Gotta love ZERO RISK in the SP500 = $$$

How does buying an index composite, or a derivate of the index, affect the individual stocks of the company that make up the index?

I thought it was the other way around.
 
How does buying an index composite, or a derivate of the index, affect the individual stocks of the company that make up the index?

I thought it was the other way around.

Buy certain Indexes and Baskets, that goes towards companies within them, then HFT front run, adding " illusion " of gains, as long as their is someone giving money away, HFT do their thing... When they stop, you suddenly see crazy reversals that make no sense cause artificial pumping only works on a one way street... The Fed is prisoner to it's own game, biggest money maker on Wall St is front running the PPT

https://nypost.com/2018/02/05/dc-plunge-team-may-have-halted-unprecedented-dow-jones-spiral/

I benefited greatly from it, but I think I might of fucked up trying to short before a recession... Only a china credit crisis will bring it down, any other sell-off is met by dozens of billions daily in Fed money, HFT reverse everything. In bull markets when everyone is buying it's cool, in bear markets they are watching 24/7 ready... They create Trillions for free
 
In recent weeks, we’ve discovered that the CME Group, the exchange in Chicago, has an incentive program under which foreign central banks could buy stock market derivatives like the S&P contracts at a discount. It’s not that these foreign banks need a break on the price of their trading. But it does show that there is a back-door way — through foreign emissaries — for the Fed and the US government to prop up stocks like Heller suggested, and — maybe — not get caught


The Central Bank Incentive Program at the CME has been available for several years. This is not a recent discovery. Additionally, there are International Incentive Programs at the CME, available to emerging market banks, and fund managers within specific counties.

A quick google search reveals at least one fee schedule from past years which includes CBIP and IIP member fees. Here's one from 2017...

https://www.cmegroup.com/company/files/cme-fee-schedule-2017-07-17.pdf
 
The Central Bank Incentive Program at the CME has been available for several years. This is not a recent discovery. Additionally, there are International Incentive Programs at the CME, available to emerging market banks, and fund managers within specific counties.

A quick google search reveals at least one fee schedule from past years which includes CBIP and IIP member fees. Here's one from 2017...

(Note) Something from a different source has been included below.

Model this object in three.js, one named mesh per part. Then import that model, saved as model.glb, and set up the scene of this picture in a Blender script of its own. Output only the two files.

https://www.cmegroup.com/company/files/cme-fee-schedule-2017-07-17.pdf

I copy pasted article from 2014... https://nypost.com/2014/10/20/plunge-protection-behind-markets-sudden-recovery/
 
Throwback Thursday! Goldman claims buybacks caused 3 % reversal intraday in both days... Haha my ass, companies don't buy back futures by the ton in trading hours

https://nypost.com/2014/10/20/plunge-protection-behind-markets-sudden-recovery/

Here’s the bottom line: Someone tried to rescue the market last Wednesday. And it’s becoming a regular occurrence.

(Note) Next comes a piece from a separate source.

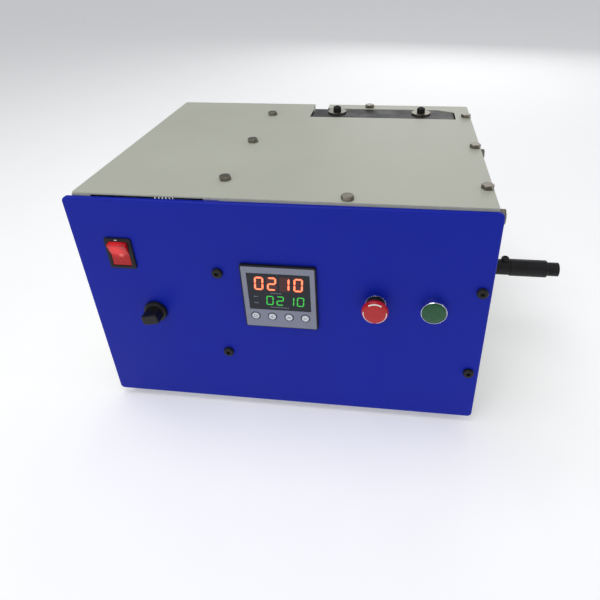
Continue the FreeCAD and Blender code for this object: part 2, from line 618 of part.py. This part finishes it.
def actuator():
    y = DRIVE_PIN_Y
    housing = round_edges(box(DRIVE_X - 22, DRIVE_X + 72, y - 22, y + 22, BASE_Z1, TUBE_Z[0]),
                          8.0, Z)
    housing = housing.fuse(rod((DRIVE_X, y, TUBE_Z[0]), Z, 18, TUBE_Z[1] - TUBE_Z[0]))
    housing = drill(housing, (DRIVE_X, y, 30), Z, 7 + FIT, 60)
    motor = rod((DRIVE_X + 48, y, TUBE_Z[0]), Z, 18.5, 58)
    motor = soften(motor, 2, 2, TUBE_Z[0] + 58)
    motor = motor.fuse(rod((DRIVE_X + 48, y, TUBE_Z[0] + 58), Z, 7, 3))
    save("actuator_body", housing.fuse(motor).removeSplitter())
    stem = rod((DRIVE_X, y, 46), Z, 7.0, 36)
    fork = box(DRIVE_X - 13, DRIVE_X + 13, y - 8, y + 8, 80.6, 86)
    for x in (DRIVE_X - 13, DRIVE_X + 7.5):
        fork = fork.fuse(box(x, x + 5.5, y - 8, y + 8, 86, DRIVE_PIN_Z))
        fork = fork.fuse(rod((x, y, DRIVE_PIN_Z), X, 8, 5.5))
    fork = fork.fuse(rod((DRIVE_X - 14, y, DRIVE_PIN_Z), X, PIN_R, 28))
    save("actuator_rod", stem.fuse(fork).removeSplitter())


# ---- electrical bay ----------------------------------------------------------------------
def power_supply():
    x0, x1, y0, y1, z0, z1 = 20, 118, 156, 284, BASE_Z1, BASE_Z1 + 38
    case = box(x0, x1, y0 + 14, y1, z0, z1).fuse(box(x0, x1, y0, y0 + 14, z0, z0 + 14))
    for i in range(5):
        case = case.cut(box(x0 + 12, x1 - 12, y0 + 34 + 18 * i, y0 + 40 + 18 * i, z1 - 1.5, z1))
    save("power_supply", case.removeSplitter())


def relay():
    x0, y0 = 20, 36
    sink = box(x0, x0 + 50, y0, y0 + 78, BASE_Z1, BASE_Z1 + 6)
    for i in range(7):
        x = x0 + 0.8 + 7.9 * i
        sink = sink.fuse(box(x - 0.8, x + 1.0, y0, y0 + 78, BASE_Z1 + 6, BASE_Z1 + 30))
    sink = sink.fuse(box(x0, x0 + 50, y0, y0 + 78, BASE_Z1 + 30, BASE_Z1 + 34))
    save("heatsink", sink.removeSplitter())
    body = box(x0 + 2.5, x0 + 47.5, y0 + 10, y0 + 68, BASE_Z1 + 34, BASE_Z1 + 52)
    body = body.fuse(box(x0 + 8, x0 + 42, y0 + 22, y0 + 56, BASE_Z1 + 52, BASE_Z1 + 60))
    save("solid_state_relay", body.removeSplitter())


def rail_parts():
    y0, y1 = 34, 146
    x0, x1 = 84, 119
    z = BASE_Z1
    rail = box(x0 + 5, x1 - 5, y0, y1, z, z + 1).fuse(box(x0 + 4, x0 + 5, y0, y1, z, z + 7.5))
    rail = rail.fuse(box(x1 - 5, x1 - 4, y0, y1, z, z + 7.5))
    rail = rail.fuse(box(x0, x0 + 4, y0, y1, z + 6.5, z + 7.5))
    rail = rail.fuse(box(x1 - 4, x1, y0, y1, z + 6.5, z + 7.5))
    save("din_rail", rail.removeSplitter())
    blocks = []
    for i in range(10):
        y = 50 + 8.2 * i
        clip = box(x0 - 2, x1 + 2, y, y + 8, z + 7.5, z + 38)
        clip = clip.cut(box(x0 - 2, x0 + 6, y, y + 8, z + 28, z + 38))
        blocks.append(clip.cut(box(x1 - 6, x1 + 2, y, y + 8, z + 28, z + 38)))
    save("terminal_blocks", *blocks)


def power_inlet():
    x, z = INLET_X, INLET_Z
    body = box(x - 14, x + 14, DEPTH - 24, DEPTH + FLANGE_T, z - 10, z + 10)
    flange = round_edges(box(x - 25, x + 25, DEPTH, DEPTH + FLANGE_T, z - 12, z + 12), 4, Y)
    body = body.fuse(flange)
    cavity = round_edges(box(x - 12, x + 12, DEPTH - 14, DEPTH + FLANGE_T, z - 8, z + 8), 2, Y)
    body = body.cut(cavity)
    for dx, dz in ((-7, -2), (0, 2), (7, -2)):
        body = body.fuse(box(x + dx - 1, x + dx + 1, DEPTH - 14, DEPTH - 3, z + dz - 2, z + dz + 2))
    for dx in INLET_SCREWS:
        body = drill(body, (x + dx, DEPTH, z), Y, SMALL_HOLE, FLANGE_T)
    save("power_inlet", body.removeSplitter())


os.makedirs("parts", exist_ok=True)
for build in (front_panel, top_plate, left_side_cover, rear_panel, rear_guard, cover_screws,
              base_plate, feet, tie_bars, guide_plate, bushes, frame_bolts,
              panel_screws, rocker_switch, selector, controller, emergency_stop, start_button,
              contact_blocks, press_beam, guide_rods, carriage, heater, type_holder, anvil,
              return_springs, shaft, lever_sleeve, actuator, power_supply, relay, rail_parts,
              power_inlet):
    build()
frame_plate("left_frame_plate", LEFT_PLATE_X0, DEPTH - COVER)
frame_plate("right_frame_plate", RIGHT_PLATE_X0, DEPTH)
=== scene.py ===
import json
import math

import bmesh
import bpy
from mathutils import Matrix, Vector


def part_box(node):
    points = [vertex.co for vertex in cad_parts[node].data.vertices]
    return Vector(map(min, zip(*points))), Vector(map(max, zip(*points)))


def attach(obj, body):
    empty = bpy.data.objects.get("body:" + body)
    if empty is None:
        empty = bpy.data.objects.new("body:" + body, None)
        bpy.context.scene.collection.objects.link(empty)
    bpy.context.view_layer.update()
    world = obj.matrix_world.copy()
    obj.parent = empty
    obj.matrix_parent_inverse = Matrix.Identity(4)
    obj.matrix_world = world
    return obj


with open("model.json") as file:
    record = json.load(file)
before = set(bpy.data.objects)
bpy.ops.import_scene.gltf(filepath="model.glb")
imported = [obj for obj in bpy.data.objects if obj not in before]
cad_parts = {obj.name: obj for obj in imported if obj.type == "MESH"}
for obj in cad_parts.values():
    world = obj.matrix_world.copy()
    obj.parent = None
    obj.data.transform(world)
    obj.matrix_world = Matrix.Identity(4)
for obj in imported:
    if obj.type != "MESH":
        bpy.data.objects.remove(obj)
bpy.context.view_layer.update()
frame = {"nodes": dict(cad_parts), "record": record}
MM = 0.001

# ---- camera and studio -------------------------------------------------------------------
CAMERA_FROM_PANEL = Vector((0.3005, -0.3877, 0.4406))   # from the panel's lower left front corner
CAMERA_AZIMUTH, CAMERA_DROP, CAMERA_ROLL = 7.753, 31.222, -1.279
CAMERA_LENS, CAMERA_SHIFT = 31.05, (-0.0550, -0.0904)
SENSOR_WIDTH, NEAREST = 36, 0.01

WORLD_COLOR, WORLD_STRENGTH = (0.93, 0.95, 1.0, 1), 0.36
LIGHTS = (                              # name, place, what it points at, size, power
    ("overhead", (-0.35, -0.15, 1.5), (-0.05, 0.0, 0.2), (1.2, 0.8), 9.5),
    ("front_soft", (-0.5, -1.5, 0.9), (0, -0.1, 0.1), (1.2, 0.9), 4.5),
    ("right_soft", (1.5, -0.2, 0.7), (0.1, 0, 0.1), (0.8, 0.8), 2.5),
    ("rear_soft", (0.3, 1.7, 0.8), (0, 0.1, 0.1), (1.2, 0.8), 5))
FLOOR_REACH, FLOOR_GLOW = 30.0, 0.22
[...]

The details of last Wednesday morning are these: At the same time the Dow was off 350 points, the S&P index was down 43.80 points, That was an enormous decline in just 11 minutes of trading and it was an indication that Wall Street was not having a good day.

Then, someone (or something) started buying S&P futures contracts en masse. Twenty-one minutes later, the S&P index had regained 30 of those lost points and was back at 1,861.

Maybe you’ll believe that there was some manipulation going on if you knew that a guy named Robert Heller, who was a member of the Federal Reserve’s Board of Governors until 1989, proposed just such a rigging as soon as he left the Fed.

Look it up. Oct. 27, 1989, Wall Street Journal. Headline: “Have Fed Support Stock Market, Too.” By Robert Heller, who had just left the Fed to head up the credit card company Visa.

“It would be inappropriate for the government or the central bank to buy or sell IBM or General Motors shares,” Heller wrote. “Instead, the Fed could buy the broad market composites in the futures market.”

In case you don’t know the lingo, Heller is proposing that the Fed or government purchase stock futures contracts that track — and can influence — the major indices.

These contracts are cheap and a government could turn the whole stock market around quickly — but probably not permanently.

Wow! Doesn’t that seem a lot like what happened Wednesday at 9:41 a.m., when S&P futures contracts were suddenly and mysteriously scooped up?

Companies are making huge purchases on their own stock using proceeds from record profits and, yes, that does move indexes. Not sure why you are perpetually confused about this. Also, when large inflows into mutual funds and etfs choose equity those purchases have to be bought. Discretionary fund managers do time those purchases, and intraday dips especially on the open are such opportunities.

Your whole shtick is ignorant and ridiculous. It's embarrassing seeing these theories on a trading site.
 
And Trump delays tariffs to get this rally going! Amazing! Have to admit it's amazing how perfectly they can time to get us moving. Buy the dips!